Want zero carbons? cool! so why not build out a ton of
reactors we already can do. Or am I missing something?
On Wed, Dec 14, 2022 at 8:31 AM Marcus Daniels
<[email protected]> wrote:
How ICF might evolve into a power plant:
https://firstlightfusion.com/technology/power-plant
Sent from my iPhone
On Dec 14, 2022, at 7:16 AM, glen
<[email protected]> wrote:
Excellent! Thanks. I think I'll have to push this
topic for another day. I've got a few more links from
other fora I'll plop here just in case I only land
back here if/when I pop it off the stack later:
https://lasers.llnl.gov/news/magnetized-targets-boost-nif-implosion-performance
https://spie.org/news/nuclear-fusion-nifs-hall-of-mirrors-may-solve-worlds-energy-crisis?SSO=1
https://www.science.org/content/article/fusion-power-may-run-fuel-even-gets-started
https://arstechnica.com/science/2022/12/what-enabled-the-big-boost-in-fusion-energy-announced-this-week/
On 12/13/22 16:23, Steve Smith wrote:
I think DT refers simply to the remaining fraction
of Deuterium/Tritium remaining after the reaction
event (-4%) without specific accounting for
remaining D vs T.
My understanding is that D-T fusion occurs at a
lower temperature than D-D but that once fusion
commences (starting with D-T), both D-T and D-D
reactions occurring in similar amounts. In
laser-driven ICF (as with NIF) I believe the ratio
of D/T is nominally 50/50 though it would seem to
make sense to have a higher T to D ratio but most
references I see imply equal portions.
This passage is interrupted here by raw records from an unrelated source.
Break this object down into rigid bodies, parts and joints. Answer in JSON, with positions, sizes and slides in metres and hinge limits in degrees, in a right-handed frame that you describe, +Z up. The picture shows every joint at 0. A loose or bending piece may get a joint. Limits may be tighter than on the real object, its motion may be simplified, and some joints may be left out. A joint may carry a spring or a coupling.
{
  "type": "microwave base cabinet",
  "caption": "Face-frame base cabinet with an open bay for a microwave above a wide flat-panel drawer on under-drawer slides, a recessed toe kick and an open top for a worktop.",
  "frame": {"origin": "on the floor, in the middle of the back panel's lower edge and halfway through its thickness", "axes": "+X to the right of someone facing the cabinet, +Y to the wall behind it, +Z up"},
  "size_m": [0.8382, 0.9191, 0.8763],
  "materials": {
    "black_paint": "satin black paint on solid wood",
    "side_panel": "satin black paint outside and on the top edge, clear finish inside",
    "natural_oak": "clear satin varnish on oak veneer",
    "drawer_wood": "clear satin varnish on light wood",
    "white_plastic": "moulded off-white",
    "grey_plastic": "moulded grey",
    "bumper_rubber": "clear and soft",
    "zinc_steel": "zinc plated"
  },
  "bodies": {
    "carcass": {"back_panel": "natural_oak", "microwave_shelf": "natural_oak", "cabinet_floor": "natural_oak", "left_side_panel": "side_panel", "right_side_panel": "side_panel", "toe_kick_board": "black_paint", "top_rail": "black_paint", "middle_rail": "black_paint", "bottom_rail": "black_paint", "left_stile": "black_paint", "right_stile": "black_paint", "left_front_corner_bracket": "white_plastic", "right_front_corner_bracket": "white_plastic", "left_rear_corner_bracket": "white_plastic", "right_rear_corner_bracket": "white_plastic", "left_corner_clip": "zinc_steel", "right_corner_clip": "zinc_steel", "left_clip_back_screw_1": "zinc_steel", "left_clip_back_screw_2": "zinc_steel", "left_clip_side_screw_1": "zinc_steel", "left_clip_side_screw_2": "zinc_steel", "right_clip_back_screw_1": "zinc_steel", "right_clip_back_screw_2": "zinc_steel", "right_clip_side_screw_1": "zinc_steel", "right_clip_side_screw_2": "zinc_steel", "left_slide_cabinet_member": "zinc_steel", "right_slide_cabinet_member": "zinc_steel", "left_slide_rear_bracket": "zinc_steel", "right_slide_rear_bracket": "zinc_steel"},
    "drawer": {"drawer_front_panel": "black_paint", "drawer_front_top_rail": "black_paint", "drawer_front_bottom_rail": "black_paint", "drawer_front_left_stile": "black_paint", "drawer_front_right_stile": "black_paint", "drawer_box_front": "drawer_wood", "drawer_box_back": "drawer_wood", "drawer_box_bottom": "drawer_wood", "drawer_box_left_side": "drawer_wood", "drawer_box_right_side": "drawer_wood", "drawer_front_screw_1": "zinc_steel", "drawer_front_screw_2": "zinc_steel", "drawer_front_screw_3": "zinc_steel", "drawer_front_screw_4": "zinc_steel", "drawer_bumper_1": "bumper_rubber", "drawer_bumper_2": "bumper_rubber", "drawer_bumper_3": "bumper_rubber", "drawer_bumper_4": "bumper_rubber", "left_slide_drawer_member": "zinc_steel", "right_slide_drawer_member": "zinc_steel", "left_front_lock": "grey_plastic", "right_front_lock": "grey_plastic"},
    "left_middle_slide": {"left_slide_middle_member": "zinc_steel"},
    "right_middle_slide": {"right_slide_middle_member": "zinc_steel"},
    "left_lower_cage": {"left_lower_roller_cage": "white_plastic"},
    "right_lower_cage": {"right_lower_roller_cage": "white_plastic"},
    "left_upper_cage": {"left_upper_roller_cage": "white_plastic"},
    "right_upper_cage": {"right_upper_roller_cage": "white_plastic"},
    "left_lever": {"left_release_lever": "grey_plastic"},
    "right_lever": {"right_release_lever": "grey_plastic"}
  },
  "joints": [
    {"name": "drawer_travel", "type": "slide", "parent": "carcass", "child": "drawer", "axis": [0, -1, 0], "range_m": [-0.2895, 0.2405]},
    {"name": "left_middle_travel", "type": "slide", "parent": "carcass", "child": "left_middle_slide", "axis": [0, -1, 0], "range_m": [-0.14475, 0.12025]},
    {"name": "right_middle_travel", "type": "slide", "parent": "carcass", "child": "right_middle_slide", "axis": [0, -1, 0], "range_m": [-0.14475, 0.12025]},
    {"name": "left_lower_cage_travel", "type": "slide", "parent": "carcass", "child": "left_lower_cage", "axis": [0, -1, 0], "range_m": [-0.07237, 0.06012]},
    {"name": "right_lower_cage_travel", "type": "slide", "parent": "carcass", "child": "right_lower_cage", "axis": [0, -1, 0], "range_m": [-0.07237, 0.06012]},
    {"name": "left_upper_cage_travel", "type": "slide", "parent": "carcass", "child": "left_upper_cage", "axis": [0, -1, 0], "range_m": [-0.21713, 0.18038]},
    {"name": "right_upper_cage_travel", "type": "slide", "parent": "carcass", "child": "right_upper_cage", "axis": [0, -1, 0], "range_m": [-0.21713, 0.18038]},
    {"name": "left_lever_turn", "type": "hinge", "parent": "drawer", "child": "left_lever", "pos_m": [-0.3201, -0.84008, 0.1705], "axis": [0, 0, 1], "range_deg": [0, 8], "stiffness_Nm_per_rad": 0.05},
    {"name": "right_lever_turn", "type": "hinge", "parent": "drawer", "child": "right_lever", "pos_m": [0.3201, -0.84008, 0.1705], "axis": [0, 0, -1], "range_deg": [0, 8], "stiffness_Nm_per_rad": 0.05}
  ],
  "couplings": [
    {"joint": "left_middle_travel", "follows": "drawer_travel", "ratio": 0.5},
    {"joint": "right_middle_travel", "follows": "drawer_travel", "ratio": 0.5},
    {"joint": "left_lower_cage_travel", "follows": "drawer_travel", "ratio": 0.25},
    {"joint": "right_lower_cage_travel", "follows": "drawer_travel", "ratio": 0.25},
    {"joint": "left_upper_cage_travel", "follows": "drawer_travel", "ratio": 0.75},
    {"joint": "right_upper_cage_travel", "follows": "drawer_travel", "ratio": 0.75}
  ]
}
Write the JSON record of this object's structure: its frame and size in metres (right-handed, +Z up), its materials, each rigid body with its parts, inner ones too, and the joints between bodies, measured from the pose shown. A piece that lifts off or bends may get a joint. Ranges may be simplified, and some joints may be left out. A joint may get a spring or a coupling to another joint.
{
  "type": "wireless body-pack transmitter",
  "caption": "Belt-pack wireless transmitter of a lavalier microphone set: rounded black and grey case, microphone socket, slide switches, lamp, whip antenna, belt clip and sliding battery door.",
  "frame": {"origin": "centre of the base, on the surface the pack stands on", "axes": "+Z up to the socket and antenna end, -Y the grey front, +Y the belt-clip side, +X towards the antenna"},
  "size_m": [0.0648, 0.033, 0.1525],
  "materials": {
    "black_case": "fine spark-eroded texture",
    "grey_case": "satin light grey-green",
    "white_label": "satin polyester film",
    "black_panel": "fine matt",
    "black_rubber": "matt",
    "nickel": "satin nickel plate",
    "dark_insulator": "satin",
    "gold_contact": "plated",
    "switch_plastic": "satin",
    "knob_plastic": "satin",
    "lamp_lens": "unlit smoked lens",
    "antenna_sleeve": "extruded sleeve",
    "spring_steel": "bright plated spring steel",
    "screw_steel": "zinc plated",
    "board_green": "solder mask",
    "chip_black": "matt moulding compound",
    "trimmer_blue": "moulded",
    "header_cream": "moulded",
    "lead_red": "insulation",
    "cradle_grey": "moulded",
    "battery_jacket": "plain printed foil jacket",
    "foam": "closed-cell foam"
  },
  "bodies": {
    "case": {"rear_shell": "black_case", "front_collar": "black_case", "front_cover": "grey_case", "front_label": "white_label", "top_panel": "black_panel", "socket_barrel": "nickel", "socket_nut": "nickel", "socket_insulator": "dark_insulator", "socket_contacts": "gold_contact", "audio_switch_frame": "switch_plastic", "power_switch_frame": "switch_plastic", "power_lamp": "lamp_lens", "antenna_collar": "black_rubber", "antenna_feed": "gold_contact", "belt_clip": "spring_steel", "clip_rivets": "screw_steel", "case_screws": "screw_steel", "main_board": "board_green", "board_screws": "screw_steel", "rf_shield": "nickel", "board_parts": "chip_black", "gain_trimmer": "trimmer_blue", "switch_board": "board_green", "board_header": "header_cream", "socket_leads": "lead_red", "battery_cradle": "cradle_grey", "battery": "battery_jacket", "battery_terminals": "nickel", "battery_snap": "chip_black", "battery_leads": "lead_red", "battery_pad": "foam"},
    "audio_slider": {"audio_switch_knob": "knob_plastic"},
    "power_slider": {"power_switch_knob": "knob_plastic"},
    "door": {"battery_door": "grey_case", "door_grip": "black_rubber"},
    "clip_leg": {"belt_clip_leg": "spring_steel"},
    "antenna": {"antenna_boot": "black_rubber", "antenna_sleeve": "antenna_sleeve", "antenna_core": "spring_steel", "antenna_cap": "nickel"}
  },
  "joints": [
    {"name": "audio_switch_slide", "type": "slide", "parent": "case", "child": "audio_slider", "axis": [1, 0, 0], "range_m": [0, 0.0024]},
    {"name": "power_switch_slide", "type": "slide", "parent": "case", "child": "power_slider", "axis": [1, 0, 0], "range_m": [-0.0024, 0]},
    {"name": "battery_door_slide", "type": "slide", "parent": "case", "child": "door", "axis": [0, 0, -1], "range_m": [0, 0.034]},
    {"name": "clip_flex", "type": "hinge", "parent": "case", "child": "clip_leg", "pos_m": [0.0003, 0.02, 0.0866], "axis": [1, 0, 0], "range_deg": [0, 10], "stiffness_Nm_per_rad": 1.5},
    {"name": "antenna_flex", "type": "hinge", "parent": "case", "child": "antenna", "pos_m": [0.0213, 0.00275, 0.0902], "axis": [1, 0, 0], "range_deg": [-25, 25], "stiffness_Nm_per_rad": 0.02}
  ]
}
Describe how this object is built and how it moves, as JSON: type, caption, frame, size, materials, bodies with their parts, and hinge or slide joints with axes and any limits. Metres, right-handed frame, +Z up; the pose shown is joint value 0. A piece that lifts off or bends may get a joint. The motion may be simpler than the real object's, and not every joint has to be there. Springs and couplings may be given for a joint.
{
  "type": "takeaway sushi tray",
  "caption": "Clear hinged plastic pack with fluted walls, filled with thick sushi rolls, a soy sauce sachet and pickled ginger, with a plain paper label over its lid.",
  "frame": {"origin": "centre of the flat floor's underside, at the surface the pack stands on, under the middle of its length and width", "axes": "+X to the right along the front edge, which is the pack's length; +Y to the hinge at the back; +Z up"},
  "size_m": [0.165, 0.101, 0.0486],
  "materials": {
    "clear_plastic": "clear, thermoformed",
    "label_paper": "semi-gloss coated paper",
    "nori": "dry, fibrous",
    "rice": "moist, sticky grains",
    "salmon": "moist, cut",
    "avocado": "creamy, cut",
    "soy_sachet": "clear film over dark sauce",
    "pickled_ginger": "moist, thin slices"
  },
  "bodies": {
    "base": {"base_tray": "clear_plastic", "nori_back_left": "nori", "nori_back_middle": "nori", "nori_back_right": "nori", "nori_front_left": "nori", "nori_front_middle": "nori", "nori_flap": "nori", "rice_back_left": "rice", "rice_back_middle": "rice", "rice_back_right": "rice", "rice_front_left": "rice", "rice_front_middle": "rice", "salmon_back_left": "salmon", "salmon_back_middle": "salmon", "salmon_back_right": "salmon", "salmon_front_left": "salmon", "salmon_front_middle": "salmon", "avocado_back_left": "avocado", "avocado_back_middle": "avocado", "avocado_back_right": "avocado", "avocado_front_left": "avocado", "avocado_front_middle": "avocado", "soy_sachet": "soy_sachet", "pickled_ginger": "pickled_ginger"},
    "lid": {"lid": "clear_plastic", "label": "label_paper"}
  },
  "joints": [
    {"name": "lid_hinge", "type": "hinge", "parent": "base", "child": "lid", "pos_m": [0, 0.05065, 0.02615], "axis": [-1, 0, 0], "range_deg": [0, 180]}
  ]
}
An equal
number of D-D and D-T reactions would seem to
consume D more quickly, though as that commences,
the D/T ratio would go down, making D-T reactions
(yet) more likely... tricky business, no wonder it
has taken decades to get to this point?
The Wikipedia Entry on ICF is pretty good:
https://en.wikipedia.org/wiki/Inertial_confinement_fusion
I found several popular science Articles which seem
to reinforce my sense that this "breakthrough" is
not as significant as implied:
https://www.science.org/content/article/fusion-breakthrough-nif-uh-not-really
Other interesting/relevant links regarding D-T and
D-D fusion...
https://www.researchgate.net/publication/263507001_Species_separation_and_modification_of_neutron_diagnostics_in_inertial-confinement_fusion/figures?lo=1
https://www.energy.gov/science/doe-explainsnuclear-fusion-reactions
<https://www.energy.gov/science/doe-explainsnuclear-fusion-reactions>
https://science.jrank.org/pages/4732/Nuclear-Fusion-D-D-D-T-reactions.html
<https://science.jrank.org/pages/4732/Nuclear-Fusion-D-D-D-T-reactions.html>
On 12/13/22 4:36 PM, glen wrote:
That's why I asked. I guess I'll assume DT means
both deuterium and tritium, not just deuterium. If
you were going to track fuel use, you'd track the
rarer part more closely, right?
On 12/13/22 09:22, Frank Wimberly wrote:
DT = deuterium?
---
Frank C. Wimberly
140 Calle Ojo Feliz,
Santa Fe, NM 87505
505 670-9918
Santa Fe, NM
On Tue, Dec 13, 2022, 10:21 AM glen
<[email protected]
<mailto:[email protected]>> wrote:
Awesome. Thanks. I'm still trying to catch up with
the QC Wormhole kerfuffle. Who knew Quanta was so
click baity?
What is "DT"?
On 12/13/22 09:02, Marcus Daniels wrote:
> In case no one wanted to get up at 7:00am to
watch DOE administrators talk:
>
>
> 1. Controlling the laser in space and time was
important for maintaining symmetry. Timing
precision of 25e-12 secs and laser spatial
precision of 5e-12 meter were needed. This was
thought to be the main explanation for the
achievement.
>
> 2. 8% more power on the laser this time
>
> 3. x-ray tomography is used to find flaws in the
capsules. Developing software to do the counting.
>
> 4. They have ongoing efforts to study the
fabrication systems and their components (done in
Germany) to find idiosyncrasies of each.
>
> 5. Laser technology improvements since NIF was
built which are 20% more efficient.
>
> 6. Target cost is from labor, and it takes 7
months each
>
> 7. 4% of DT is burned in a shot
>
> 8. Machine learning ties together radiation
hydrodynamics and experimental data. (It sounded
preliminary.)
>
> 9. The (successful) capsule had more defects
than previous experiments. However, previous
experiments did show benefits from capsule quality.
>
> 10. 15% of experiments are indirect drive of
this kind, 15% of experiments are other approaches
to ignition. The rest are weapons and materials
characterization.
>
> 11. Anomalous laser directional control were
problems in the summer runs. Fixed that.